— Start —

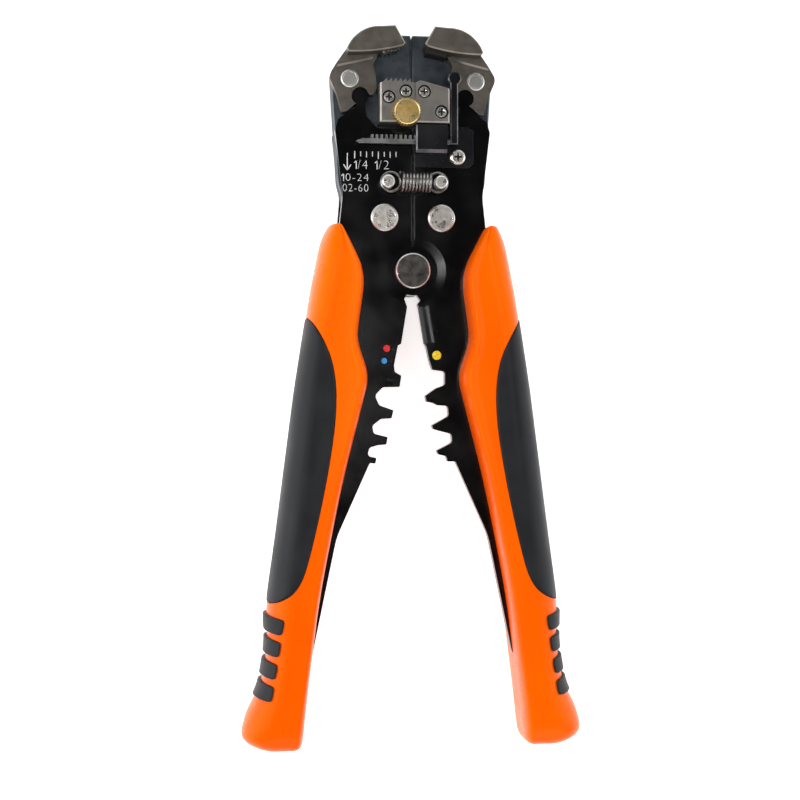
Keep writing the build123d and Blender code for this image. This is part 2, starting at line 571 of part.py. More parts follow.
def make_stop_guide():
    """Guide for the length stop: a base plate and a slotted block, with its screw and detent leaf."""
    low, foot, top = STOP_BAR_Y
    with BuildPart() as guide:
        with BuildSketch(Plane.XY.offset(FRONT_PLATE[1])):
            with BuildLine():
                FilletPolyline(
                    (0.5, 29.3), (0.5, 40.8), (15.4, 40.8), (17.2, 39.8), (17.2, 30.4), (15.8, 29.3),
                    radius=0.4, close=True,
                )
            make_face()
        extrude(amount=STOP_BASE_TOP - FRONT_PLATE[1])
        with BuildSketch(Plane.XY.offset(FRONT_PLATE[1])):
            with BuildLine():
                Polyline((0.4, 33.0), (0.4, 40.8), (9.3, 40.8), (9.3, 33.0), close=True)
            make_face()
        extrude(amount=STOP_GUIDE_TOP - FRONT_PLATE[1])
        chamfer(guide.faces().sort_by(Axis.Z)[-1].edges().sort_by(Axis.Y)[0], length=0.9, length2=0.9)
        chamfer(guide.faces().sort_by(Axis.Z)[-1].edges().sort_by(Axis.X)[0], length=0.4, length2=0.4)
        with BuildSketch(Plane.XY.offset(STOP_SLOT[0])):
            with BuildLine():
                Polyline((-1, low - 0.05), (-1, top + 0.05), (20, top + 0.05), (20, low - 0.05), close=True)
            make_face()
        extrude(amount=STOP_SLOT[1] - STOP_SLOT[0], mode=Mode.SUBTRACT)
        with BuildSketch(Plane.XY.offset(FRONT_PLATE[1])):
            with Locations(STOP_SCREW_XY):
                Circle(STOP_SCREW_R + SEATED)
        extrude(amount=STOP_BASE_TOP - FRONT_PLATE[1], mode=Mode.SUBTRACT)
    save(guide.part, "stop_guide")
    with BuildPart() as screw:
        with BuildSketch(Plane.XY.offset(STOP_BASE_TOP)):
            with Locations(STOP_SCREW_XY):
                Circle(STOP_SCREW_HEAD_R)
        extrude(amount=STOP_SCREW_HEAD_H)
        chamfer(screw.faces().sort_by(Axis.Z)[-1].edges(), 0.5)
        with BuildSketch(Plane.XY.offset(FRONT_PLATE[0] + 0.2)):
            with Locations(STOP_SCREW_XY):
                Circle(STOP_SCREW_R)
        extrude(amount=STOP_BASE_TOP - FRONT_PLATE[0] - 0.2)
        with BuildSketch(Plane.XY.offset(STOP_BASE_TOP + 0.6)):
            with Locations(STOP_SCREW_XY):
                Rectangle(STOP_SCREW_HEAD_R, STOP_SCREW_HEAD_R * 0.26)
                Rectangle(STOP_SCREW_HEAD_R * 0.26, STOP_SCREW_HEAD_R)
        extrude(amount=1, mode=Mode.SUBTRACT)
    save(screw.part, "stop_guide_screw")
    with BuildPart() as leaf:
        with BuildSketch(Plane.XY.offset(STOP_SLOT[1] - 0.3)):
            with Locations((4.8, (low + top) / 2)):
                Rectangle(7.0, 1.8)
        extrude(amount=0.3)
    save(leaf.part, "stop_detent_spring")


def grip_form(grow, layer, rounding):
    """Whole outside form of the right handle, grown by `grow` all round."""
    with BuildPart() as form:
        with BuildSketch(Plane.XY.offset(layer[0])):
            with BuildLine():
                outline(RIGHT, GRIP_OUTLINE)
            make_face()
            if grow:
                offset(amount=grow, mode=Mode.REPLACE)
        extrude(amount=layer[1] - layer[0])
        if rounding:
            fillet(form.faces().filter_by(Axis.Z).edges(), rounding)
    return form.part


HANDLE_FORM = grip_form(0, GRIP, HANDLE_ROUND)
HANDLE_CORE = grip_form(-RUBBER_THICK, (GRIP[0] + RUBBER_THICK, GRIP[1] - RUBBER_THICK), 0)
RIDGE_FORM = grip_form(RIDGE_PROUD, RIDGE, HANDLE_ROUND)


def make_handle(side, plates, tang_rivet):
    """Grip moulding, the soft pad let into its outer side, and the finger ridges below it."""
    name = SIDE_NAME[side]
    form, core, ridge_form = HANDLE_FORM, HANDLE_CORE, RIDGE_FORM
    if side == LEFT:
        form, core, ridge_form = (mirror(shape, about=Plane.YZ) for shape in (form, core, ridge_form))
    with BuildPart() as pad_zone:
        with BuildSketch(Plane.XY.offset(ZONE_FLOOR)):
            with BuildLine():
                outline(side, PAD_OUTLINE)
            make_face()
        extrude(amount=ZONE_HEIGHT)
        add(core, mode=Mode.SUBTRACT)
    with BuildPart() as ridge_zone:
        with BuildSketch(Plane.XY.offset(ZONE_FLOOR)):
            for i in range(RIDGES):
                x, y = RIDGE_FIRST_XY[0] + RIDGE_STEP[0] * i, RIDGE_FIRST_XY[1] + RIDGE_STEP[1] * i
                with Locations(Location((side * x, y, 0), (0, 0, side * RIDGE_TURN))):
                    RectangleRounded(RIDGE_WIDTH, RIDGE_LENGTH, RIDGE_ROUND)
        extrude(amount=ZONE_HEIGHT)
        add(core, mode=Mode.SUBTRACT)
    with BuildPart() as pad:
        add(form)
        add(pad_zone.part, mode=Mode.INTERSECT)
    save(pad.part, f"{name}_grip_pad")
    with BuildPart() as ridges:
        add(ridge_form)
        add(ridge_zone.part, mode=Mode.INTERSECT)
    save(ridges.part, f"{name}_grip_ridges")
    with BuildPart() as grip:
        add(form)
        add(pad_zone.part, mode=Mode.SUBTRACT)
        add(ridge_zone.part, mode=Mode.SUBTRACT)
        for plate in plates:
            add(plate, mode=Mode.SUBTRACT)
        add(tang_rivet, mode=Mode.SUBTRACT)
    save(grip.part, f"{name}_grip")


rivet(
    "main_rivet", (0, 0), PIVOT_R, PIVOT_HEAD_R, (REAR_PLATE[0] - HEAD_GAP, 0.0),
    FRONT_PLATE[1] - COIN_DEPTH + HEAD_GAP, PIVOT_HEAD_H,
)
for half in (LEFT, RIGHT):
    make_frame(half)
    rivet(
        f"{SIDE_NAME[half]}_jaw_rivet", at(half, JAW_PIN_XY), JAW_PIN_R, JAW_PIN_HEAD_R,
        (FRAME[0], FRAME[0] - LEVER_RIVET_HEAD_H), FRONT_PLATE[1] + HEAD_GAP, JAW_PIN_HEAD_H,
    )
    make_upper_jaw(half)
    make_lower_block(half)
    make_block_screws(half)
    front = make_front_plate(half)
    rear = make_rear_plate(half)
    tang_pin = make_lever_rivets(half)
    make_handle(half, (front, rear), tang_pin)
make_grip_insert()
make_blades()
make_adjusting_screw()
make_return_spring()
make_length_stop()
make_stop_guide()
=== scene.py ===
"""Looks of a self-adjusting wire stripper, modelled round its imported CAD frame.

Each sub-assembly is a class that builds its pieces and dresses them, each surface is a finish, and
main() builds the classes in order.  Everything is in metres in the frame of the CAD model: +Y runs
from the pivot to the jaws and +Z comes out of the front face, towards the viewer.
"""

import json
import logging
import math
from contextlib import contextmanager
from dataclasses import dataclass
from enum import Enum
from typing import Callable, ClassVar, Iterator, Sequence

import bmesh
import bpy
from mathutils import Matrix, Vector
from mathutils.bvhtree import BVHTree

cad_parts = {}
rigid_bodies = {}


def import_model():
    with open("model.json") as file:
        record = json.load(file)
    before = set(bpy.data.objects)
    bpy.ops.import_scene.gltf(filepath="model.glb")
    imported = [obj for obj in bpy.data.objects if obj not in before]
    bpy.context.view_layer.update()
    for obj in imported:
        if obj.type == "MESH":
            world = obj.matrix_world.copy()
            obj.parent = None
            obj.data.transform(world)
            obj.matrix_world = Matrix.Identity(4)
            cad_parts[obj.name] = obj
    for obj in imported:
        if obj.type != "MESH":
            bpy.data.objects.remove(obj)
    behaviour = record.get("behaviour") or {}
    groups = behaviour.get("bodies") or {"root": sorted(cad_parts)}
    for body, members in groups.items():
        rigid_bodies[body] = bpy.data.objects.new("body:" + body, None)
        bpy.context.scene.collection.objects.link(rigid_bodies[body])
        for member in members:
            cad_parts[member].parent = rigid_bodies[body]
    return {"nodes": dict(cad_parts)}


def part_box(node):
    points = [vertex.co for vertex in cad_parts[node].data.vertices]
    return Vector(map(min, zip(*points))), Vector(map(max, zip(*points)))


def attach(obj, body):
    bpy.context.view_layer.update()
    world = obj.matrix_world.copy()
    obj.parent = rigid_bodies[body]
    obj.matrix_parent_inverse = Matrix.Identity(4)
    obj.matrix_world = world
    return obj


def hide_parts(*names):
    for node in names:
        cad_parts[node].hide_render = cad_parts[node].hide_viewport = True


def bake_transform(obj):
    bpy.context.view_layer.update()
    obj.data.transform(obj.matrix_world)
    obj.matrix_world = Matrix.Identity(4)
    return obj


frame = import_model()

LOG = logging.getLogger("wire_stripper")
MM = 0.001
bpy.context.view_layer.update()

Colour = tuple[float, float, float]
Point = tuple[float, float]
Piece = bpy.types.Object


class Side(Enum):
    """The two mirrored halves of the tool; the value is the sign of X."""

    LEFT = -1
    RIGHT = 1

    def name_of(self, part: str) -> str:
        """Name of this side's node or body for a part, such as left_frame."""
        return f"{self.name.lower()}_{part}"


class Cut(Enum):
    """What a cutting solid does to the piece it is applied to."""

    REMOVE = "DIFFERENCE"
    KEEP = "INTERSECT"
    FUSE = "UNION"


# ---------------------------------------------------------------------------------------------
# Bench: small operations that every sub-assembly uses
# ---------------------------------------------------------------------------------------------


def activate(piece: Piece) -> None:
    """Deselect everything, then make this piece the selected, active one.

    Args:
        piece: the object to work on.
    """
    bpy.ops.object.select_all(action="DESELECT")
    piece.select_set(True)
    bpy.context.view_layer.objects.active = piece


@contextmanager
def editing(piece: Piece, domain: str = "VERT") -> Iterator[None]:
    """Edit mode on one piece, with nothing selected at the start.

    Args:
        piece: the mesh object to edit.
        domain: selection mode, VERT, EDGE or FACE.
    """
    activate(piece)
    bpy.ops.object.mode_set(mode="EDIT")
    bpy.ops.mesh.select_mode(type=domain)
    bpy.ops.mesh.select_all(action="DESELECT")
    yield
    bpy.ops.object.mode_set(mode="OBJECT")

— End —

What is being asked
Take the listing above and repeat exactly the lines from the one containing "before = set(bpy.data.objects)" through the one containing "Piece = bpy.types.Object", both included.

Response
    before = set(bpy.data.objects)
    bpy.ops.import_scene.gltf(filepath="model.glb")
    imported = [obj for obj in bpy.data.objects if obj not in before]
    bpy.context.view_layer.update()
    for obj in imported:
        if obj.type == "MESH":
            world = obj.matrix_world.copy()
            obj.parent = None
            obj.data.transform(world)
            obj.matrix_world = Matrix.Identity(4)
            cad_parts[obj.name] = obj
    for obj in imported:
        if obj.type != "MESH":
            bpy.data.objects.remove(obj)
    behaviour = record.get("behaviour") or {}
    groups = behaviour.get("bodies") or {"root": sorted(cad_parts)}
    for body, members in groups.items():
        rigid_bodies[body] = bpy.data.objects.new("body:" + body, None)
        bpy.context.scene.collection.objects.link(rigid_bodies[body])
        for member in members:
            cad_parts[member].parent = rigid_bodies[body]
    return {"nodes": dict(cad_parts)}


def part_box(node):
    points = [vertex.co for vertex in cad_parts[node].data.vertices]
    return Vector(map(min, zip(*points))), Vector(map(max, zip(*points)))


def attach(obj, body):
    bpy.context.view_layer.update()
    world = obj.matrix_world.copy()
    obj.parent = rigid_bodies[body]
    obj.matrix_parent_inverse = Matrix.Identity(4)
    obj.matrix_world = world
    return obj


def hide_parts(*names):
    for node in names:
        cad_parts[node].hide_render = cad_parts[node].hide_viewport = True


def bake_transform(obj):
    bpy.context.view_layer.update()
    obj.data.transform(obj.matrix_world)
    obj.matrix_world = Matrix.Identity(4)
    return obj


frame = import_model()

LOG = logging.getLogger("wire_stripper")
MM = 0.001
bpy.context.view_layer.update()

Colour = tuple[float, float, float]
Point = tuple[float, float]
Piece = bpy.types.Object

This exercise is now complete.